My cat-based banner image previously was precisely cropped, but that wasn't going to work in a world where everything is infinitely wide. I went with the common approach of making the picture of my cat full width and centred, keeping the most interesting part of the picture in the middle of the viewport. I had to tweak the media queries in the CSS for smaller screens to prevent vertical repeating.

Overall the process was straightforward. Bootstrap lets you do a bunch of customization and avoid LESS. I removed the grid adjustment for the jumbo screen size which looked too weird to me. It would be nice if you could more easily disable the navigation menu on the tablet size; my navigation would look fine on a tablet. The Bootstrap grid is better because it requires less additional HTML; merely nest elements with the CSS classes container, row and span. No more clearing divs everywhere.

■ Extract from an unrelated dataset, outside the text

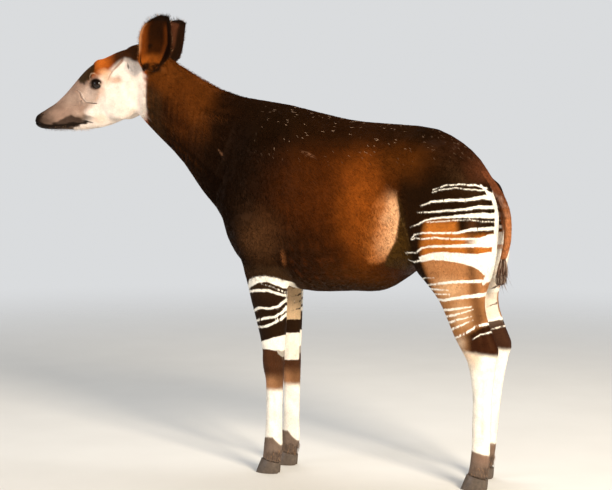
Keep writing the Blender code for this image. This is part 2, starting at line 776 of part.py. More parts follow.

Media queries are totally awesome — even better they are very well supported including on all mobile browsers. IE 8.0 and below doesn't support them, but if you default to the desktop CSS rules it doesn't have to. There is probably also a javascript shim out there. Another thing I like about responsive design and media queries is, on Chrome at least, it makes every page more readable when zoomed in; a nice accessibility win.

I am happy with the result and the fact it only took a day or two of effort to complete. Hopefully it looks better, no matter what device you are using to view it.